Awazu's CGI artistry is top-notch in most aspects. His most notable achievement is the way in which he uses computer graphics to evoke the world of the classic kaiju eiga. Everything in this film is calculated to that end. There's the dirt, nicks and scratches added to the images to impart an aged "film" feel. There're the plastic-model movements of the monsters, robots, and spaceships that recall the cheap, back-lot special effects of days gone by. Even the simulated camera movements seem to be calculated to this end. Of course, Awazu does update some things. The destruction is animated for maximum "wow" factor, there're little surrealistic touches such as a slowly flapping moth and a complicated mechanical eye, and the care lavished on the animation of rain really shows. Textures and surfaces are rendered in minutest detail; Narasaki's face in particular is a wondrous canvas of creases and scars. The limitations of the technology are still apparent however, especially in the animation of human movement. The complicated movements of hands are still out of reach for CGI artists, and faces have always been a problem. CGI characters still have problems emoting effectively, caught as they are in some limbo between artistic representations and living actors. In Negadon, the quality of character animation appears to be a reflection of the character's importance, with Dr. Narasaki being very well animated indeed, and his daughter—the worst offender—looking far too like a moving doll to be even remotely believable.
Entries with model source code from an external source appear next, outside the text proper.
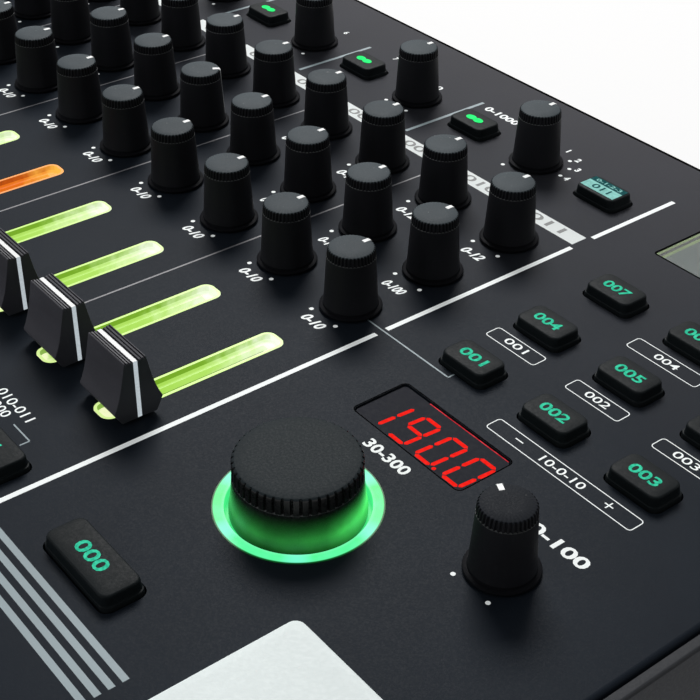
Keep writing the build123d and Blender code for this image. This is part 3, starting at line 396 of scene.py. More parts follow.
def tempo_side_material():
    """Glossy dark side of the tempo knob, with the ring's green light painted on as a glow that fades upwards and is
    stronger at the sides.
    """
    material = surface("tempo_side", (0.008, 0.0085, 0.0085), 0.28, 1200.0, 0.1, 0.00002, 0.2, 0.05, specular=0.25)
    tree = material.node_tree
    shader = shader_of(tree)
    place = coordinates(tree)
    dx, dy, _, height = from_tempo_centre(tree, place)
    low = remap(tree, height, (panel_top + 1.6) * MM, (panel_top + 6.8) * MM, 1.0, 0.0)
    low = math_node(tree, "MULTIPLY", low, low)
    foot = remap(tree, height, (panel_top - 1.2) * MM, (panel_top + 2.2) * MM, 0.1, 1.0)
    low = math_node(tree, "MULTIPLY", low, foot)
    cross = weighted(tree, dx, dy, 0.62, 0.78)
    sides = remap(tree, math_node(tree, "ABSOLUTE", cross), 0.005, 0.0105, 0.55, 1.5)
    sides = math_node(tree, "MULTIPLY", sides, remap(tree, cross, -0.0105, 0.0105, 0.45, 1.55))
    sides = math_node(tree, "MULTIPLY", sides, remap(tree, noise(tree, place, 260.0), 0.3, 0.7, 0.8, 1.15))
    # Painted light: green emission standing in for the ring's light on the knob's side.
    shader.inputs["Emission Color"].default_value = (0.035, 0.4, 0.06, 1.0)
    tree.links.new(math_node(tree, "MULTIPLY", low, sides), shader.inputs["Emission Strength"])
    return material


def clear_plastic():
    material = bpy.data.materials.new("clear_window")
    tree = new_tree(material)
    shader = tree.nodes.new("ShaderNodeBsdfPrincipled")
    place = coordinates(tree)
    shader.inputs["Base Color"].default_value = (0.93, 0.96, 0.94, 1.0)
    tree.links.new(remap(tree, noise(tree, place, 500.0), 0.3, 0.7, 0.03, 0.09), shader.inputs["Roughness"])
    shader.inputs["IOR"].default_value = 1.49
    shader.inputs["Transmission Weight"].default_value = 1.0
    finish_material(tree, shader.outputs["BSDF"])
    return material


slot_light = slot_material()
ring_light = ring_material()
tempo_side = tempo_side_material()
clear_window = clear_plastic()

# Painted light: the panel's colour is made a little lighter towards the rear, a painted sheen of the soft light that
# falls there.
tree = panel_paint.node_tree
shader = shader_of(tree)
rear_sheen = remap(tree, split_xyz(tree, coordinates(tree))[1], 0.04, 0.13, 0.0, 0.055)
painted = shader.inputs["Base Color"].links[0].from_socket
tree.links.new(mix_colour(tree, rear_sheen, painted, (0.62, 0.56, 0.58)), shader.inputs["Base Color"])

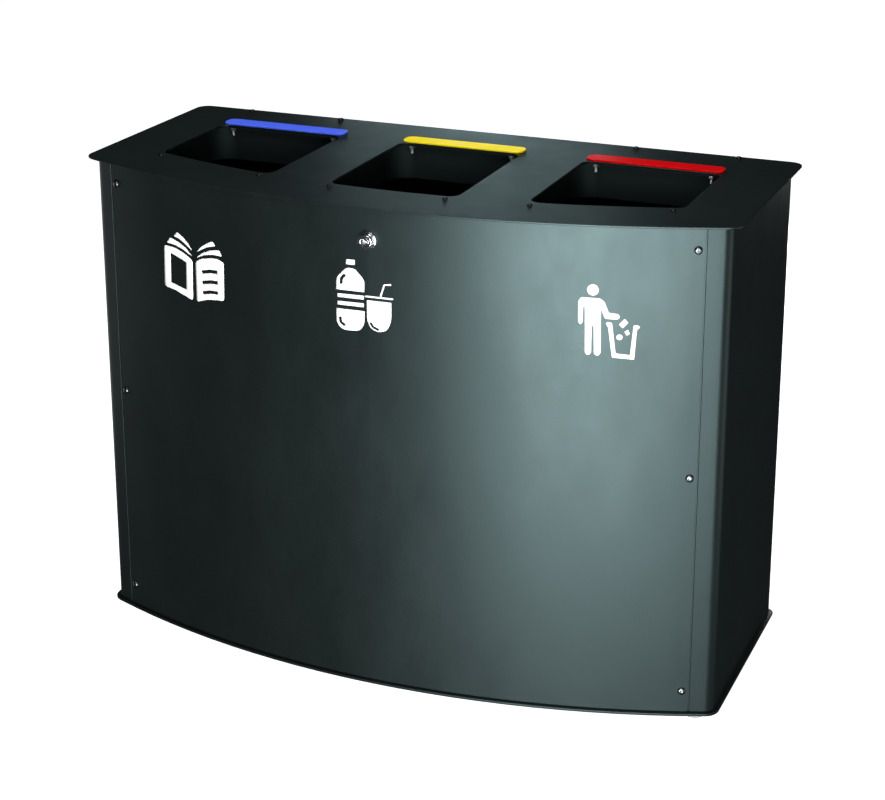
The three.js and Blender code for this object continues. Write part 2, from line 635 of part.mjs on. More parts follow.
addMesh('lid_plate', lidPlate(), GRAPHITE);
const stripLooks = { left: BLUE, centre: YELLOW, right: RED };
for (const [side, span] of Object.entries(APERTURES)) {
  addMesh(`colour_strip_${side}`, colourStrip(span), stripLooks[side]);
  addMesh(`chute_${side}`, chute(span), GRAPHITE);
  addChuteFixings(side, span);
}
addMesh('lock_catch', lockCatch(), ZINC);
for (const [side, x] of Object.entries(HINGE_SIDES)) {
  addHinge(side, x);
}

addMesh('lock_barrel', lockBarrel(), NICKEL);
addMesh('lock_nut', lockNut(), NICKEL);
addMesh('lock_plug', lockPlug(), NICKEL);
addMesh('lock_cam', lockCam(), ZINC);
addMesh('lock_cam_screw', camScrew(), ZINC);

export default bin;
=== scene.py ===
import math

import bmesh
import bpy
from mathutils import Matrix, Vector

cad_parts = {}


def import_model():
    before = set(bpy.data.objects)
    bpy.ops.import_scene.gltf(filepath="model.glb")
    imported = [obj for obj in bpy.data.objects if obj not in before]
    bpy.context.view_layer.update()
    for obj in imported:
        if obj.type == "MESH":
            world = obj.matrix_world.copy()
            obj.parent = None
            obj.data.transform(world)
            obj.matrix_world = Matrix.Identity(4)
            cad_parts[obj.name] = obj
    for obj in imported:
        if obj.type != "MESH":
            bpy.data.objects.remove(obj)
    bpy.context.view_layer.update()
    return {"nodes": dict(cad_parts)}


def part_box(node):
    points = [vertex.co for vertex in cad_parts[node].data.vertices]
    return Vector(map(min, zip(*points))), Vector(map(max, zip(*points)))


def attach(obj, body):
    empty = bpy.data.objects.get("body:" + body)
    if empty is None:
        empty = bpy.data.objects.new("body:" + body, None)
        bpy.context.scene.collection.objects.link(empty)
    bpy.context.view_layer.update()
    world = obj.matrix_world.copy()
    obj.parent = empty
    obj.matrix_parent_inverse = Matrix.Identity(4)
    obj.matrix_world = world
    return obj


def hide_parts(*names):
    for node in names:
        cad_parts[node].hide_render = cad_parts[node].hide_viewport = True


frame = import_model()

MM = 0.001
TAU = 2 * math.pi

# ---- driving dimensions, metres ----
CABINET_BOW = 1.315                  # plan radius of the front panel's face
SEAT_GAP = 0.3 * MM                  # clearance under a screw's head, collar or foot
RING = 48                            # sides of a turned piece: a multiple of 3, 4 and 6
SIDES = ("left", "centre", "right")

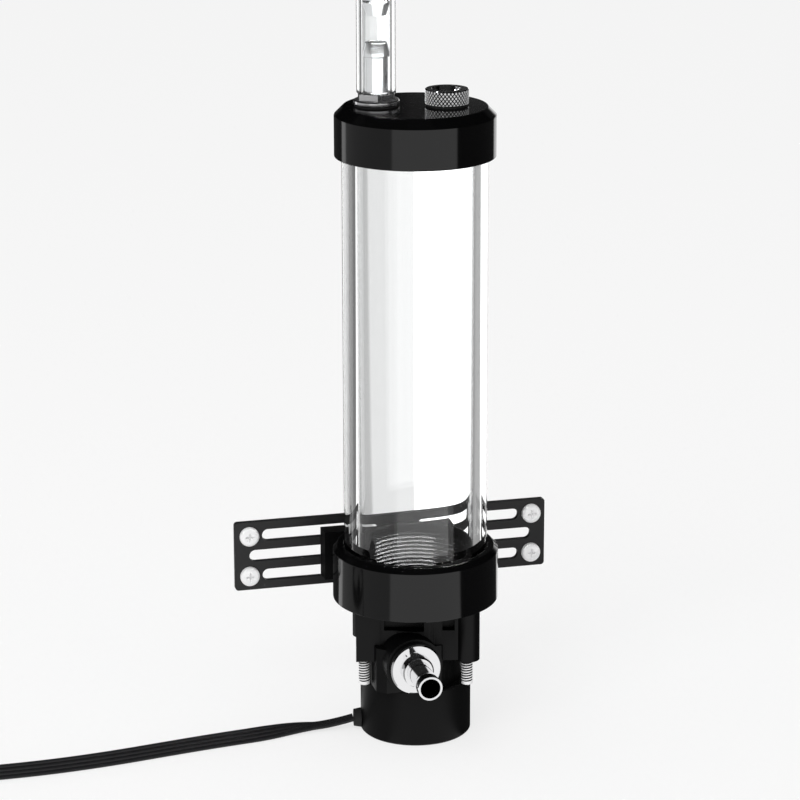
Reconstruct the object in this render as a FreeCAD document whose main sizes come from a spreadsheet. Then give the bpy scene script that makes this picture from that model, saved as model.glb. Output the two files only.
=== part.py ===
import FreeCAD, Part
import math
import os
import Sketcher
from FreeCAD import Placement, Rotation, Vector

# Coolant pump with a tube reservoir, held by a slotted bracket.
# Millimetres. Z is up and starts at the underside of the pump motor, the axis of the tube
# is the Z axis, the pump outlet faces -Y and the bracket stands behind, at +Y.

doc = FreeCAD.newDocument("PumpReservoir")
sheet = doc.addObject("Spreadsheet::Sheet", "Sizes")

DRIVING_SIZES = [
    # Clearances and edges that many pieces share
    ("fit_gap", 0.15),
    ("touch_gap", 0.05),
    ("edge_break", 0.5),
    # The motor housing at the foot
    ("motor_radius", 19.5),
    ("motor_height", 20.2),
    ("motor_wall", 1.5),
    ("base_cover_thick", 1.0),
    ("cover_ledge", 1.0),
    ("board_thick", 1.6),
    ("board_level", 3.0),
    ("stator_level", 6.4),
    ("stator_headroom", 3.8),
    ("stator_ring", 2.6),
    ("tooth_width", 3.2),
    ("tooth_count", 6),
    ("coil_wire", 1.7),
    ("can_bore", 8.0),
    ("can_wall", 0.8),
    ("can_flange", 15.0),
    ("can_flange_thick", 1.0),
    ("gasket_thick", 0.5),
    # The rotor and the impeller
    ("running_gap", 0.5),
    ("shaft_radius", 1.5),
    ("bush_wall", 1.1),
    ("hub_radius", 4.6),
    ("hub_wall", 0.7),
    ("impeller_radius", 11.8),
    ("impeller_disc", 1.6),
    ("blade_height", 5.4),
    ("blade_thick", 1.1),
    ("blade_bend", 9.0),
    ("blade_angle", 35.0),
    ("blade_count", 6),
    # The pump head
    ("head_height", 29.3),
    ("head_wall", 1.25),
    ("volute_clear", 1.4),
    ("volute_headroom", 1.0),
    ("volute_slope", 1.5),
    ("eye_radius", 5.0),
    ("ear_radius", 4.4),
    ("ear_drop", 19.5),
    ("ear_inner", 12.4),
    ("ear_outer", 20.8),
    ("ear_back", 8.5),
    ("ear_front", 15.5),
    ("stud_clear", 0.13),
    ("stud_angle", 33.69),
    ("head_turn", -14.4),
    ("outlet_offset", -6.2),
    ("outlet_rise", 11.05),
    ("outlet_boss_radius", 10.0),
    ("outlet_boss_reach", 22.5),
    ("outlet_bore", 4.0),
    ("outlet_bore_start", 2.0),
    ("rib_width", 3.0),
    ("recess_floor", 11.5),
    ("recess_drop", 8.0),
    ("recess_left", 11.0),
    ("recess_right", 2.9),
    ("side_recess", 9.3),
    ("outlet_block_left", 17.9),
    ("outlet_block_right", 7.8),
    ("outlet_block_back", 6.0),
    ("outlet_block_reach", 17.5),
    ("outlet_block_rise", 4.95),
    ("outlet_block_corner", 3.0),
    ("head_seal_radius", 8.75),
    # The four studs that hold the head
    ("stud_radius", 2.0),
    ("stud_tail", 9.4),
    ("stud_depth", 4.0),
    # Caps and tube
    ("tube_radius", 25.0),
    ("tube_wall", 5.0),
    ("tube_length", 155.0),
    ("tube_seat", 8.4),
    ("spigot_wall", 2.0),
    ("spigot_reach", 6.5),
    ("seal_section", 0.75),
    ("seal_clear", 0.03),
    ("bottom_cap_wall", 4.0),
    ("bottom_cap_height", 19.2),
    ("bottom_cap_floor", 4.6),
    ("bottom_cap_bevel", 1.7),
    ("top_cap_wall", 2.5),
    ("top_cap_height", 17.0),
    ("top_cap_bevel", 3.0),
    # Ports, fittings and hose
    ("port_radius", 6.58),
    ("port_depth", 6.5),
    ("hose_port_inset", 6.75),
    ("fill_port_inset", 9.25),
    ("thread_length", 5.0),
    ("washer_thick", 0.6),
    ("washer_clear", 0.1),
    ("rim_step", 0.3),
    ("fitting_flange", 7.8),
    ("fitting_flange_thick", 1.6),
    ("hex_across", 12.0),
    ("hex_height", 2.4),
    ("barb_root", 4.0),
    ("barb_crest", 4.6),
    ("barb_length", 17.0),
    ("barb_bore", 3.0),
    ("hose_radius", 6.7),
    ("hose_bore", 4.7),
    ("hose_length", 38.0),
    ("coupler_collar", 2.6),
    ("coupler_foot", 11.9),
    ("coupler_barb", 14.45),
    ("plug_radius", 7.4),
    ("plug_height", 5.2),
    ("plug_edge", 0.4),
    ("plug_recess", 5.2),
    ("plug_recess_depth", 1.2),
    ("outlet_flange", 9.0),
    ("outlet_flange_thick", 2.2),
    ("outlet_step_radius", 5.5),
    ("outlet_step", 3.0),
    ("nozzle_length", 15.5),
    ("nozzle_root", 4.05),
    ("nozzle_lip", 4.25),
    ("lip_length", 3.4),
    ("lip_ramp", 1.6),
    ("flare_depth", 2.5),
    # Bracket, block and its screws
    ("plate_length", 115.5),
    ("plate_height", 25.5),
    ("plate_thick", 2.0),
    ("plate_rise", 7.3),
    ("plate_corner", 1.2),
    ("slot_height", 4.3),
    ("slot_start", 10.0),
    ("slot_margin", 12.15),
    ("long_slot_margin", 7.45),
    ("slot_rise", 7.5),
    ("screw_margin", 5.25),
    ("screw_rise", 7.5),
    ("screw_radius", 1.75),
    ("screw_waist", 1.2),
    ("screw_hole", 2.1),
    ("screw_head", 3.5),
    ("screw_head_thick", 1.9),
    ("screw_length", 8.0),
    ("block_width", 52.8),
    ("block_height", 17.7),
    ("block_web", 5.0),
    ("block_grip", 2.0),
    ("clamp_side", 20.0),
    ("clamp_radius", 2.0),
    ("clamp_head", 3.6),
    ("clamp_head_thick", 2.4),
    ("clamp_length", 8.0),
    ("clamp_washer", 4.4),
    ("clamp_washer_thick", 0.8),
    ("tie_side", 8.0),
    ("tie_radius", 1.5),
    ("tie_head", 2.8),
    ("tie_head_thick", 2.0),
    ("tie_length", 8.4),
    # Cable
    ("cable_width", 5.2),
    ("cable_exit_angle", 171.0),
    ("cable_exit_level", 3.8),
    ("grommet_lip", 3.5),
    ("grommet_reach", 2.6),
    ("coil_middle", 30.0),
    ("coil_lift", 1.0),
    ("strap_width", 3.0),
    ("strap_thick", 0.8),
    ("strap_lock", 4.2),
    ("connector_width", 11.0),
    ("connector_length", 12.0),
    ("connector_thick", 5.8),
    ("contact_pitch", 2.54),
    ("contact_size", 1.5),
    ("socket_size", 1.8),
    ("socket_depth", 8.0),
    ("connector_rib", 1.2),
    ("connector_rib_length", 8.4),
]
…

Negadon's music is likewise designed to evoke Awazu's beloved kaiju movies; from the tinny opening to the bombastic orchestral compositions that accompany the monster bashin'. Quiet piano and woodwind-based tunes are used to underline some of the more introspective moments, but these times are rare, and are more remarkable for their use of silence and small incidental sounds than the music. All in all it's a thoroughly effective score.
Those looking to replicate the American kaiju movie experience via the dub (i.e. those looking for an awful dub) will be rather disappointed, as Central Park Media has done a thoroughly professional job here. The script sticks very close to the original, except where variation is necessary to match the movements of the characters' mouths (which, sorry folks, they manage to do quite well). As Dr. Narasaki, Sean Schemmel gets the lion's share of the dialogue, and he gets kudos for interpreting him into English with all his dignity and gravitas intact.
CPM does their best to make up for the short running time of the movie with copious extras, and there are some real goodies to be had as a result. Along with the usual extras (manga and anime previews, an art gallery comprised of movie stills, US and Japanese trailers) the only disappointment is an initially interesting, yet ultimately repetitive, demonstration of the building and integration of the CGI models used in the film. Also included are an informative talking-heads interview with Jun Awazu and an exhibit of kaiju fan-art designs submitted during a CPM-sponsored contest. However, the real treats are two more crudely animated, yet highly entertaining, shorts by Awazu (Magara: The Giant Monster, and Magara: The Final Showdown) and the Digital Liner Notes, a very funny subtitle track that is crammed with obscure trivia and snarky asides.
Negadon is, at heart, a distillation of everything that Jun Awazu loves about the kaiju eiga. At only 25 minutes, there isn't time for anything else. Of necessity, this means jettisoning much of what gives the best kaiju movies their resonance; character depth and interaction, social commentary, and (as silly as it sounds) any depiction of the human cost of fighting a giant monster are all excised, inherently limiting the scope of the intended audience. This isn't a movie for everyone; Negadon is instead aimed squarely at those of you who stand up and cheer when a giant robot breaks out its drill arm. You know who you are.
Overall (dub) : B-
Overall (sub) : B-
Story : C
Animation : B+
Art : A-
Music : B
+ Short, sweet treat for fans of the destructive elements of giant monster movies.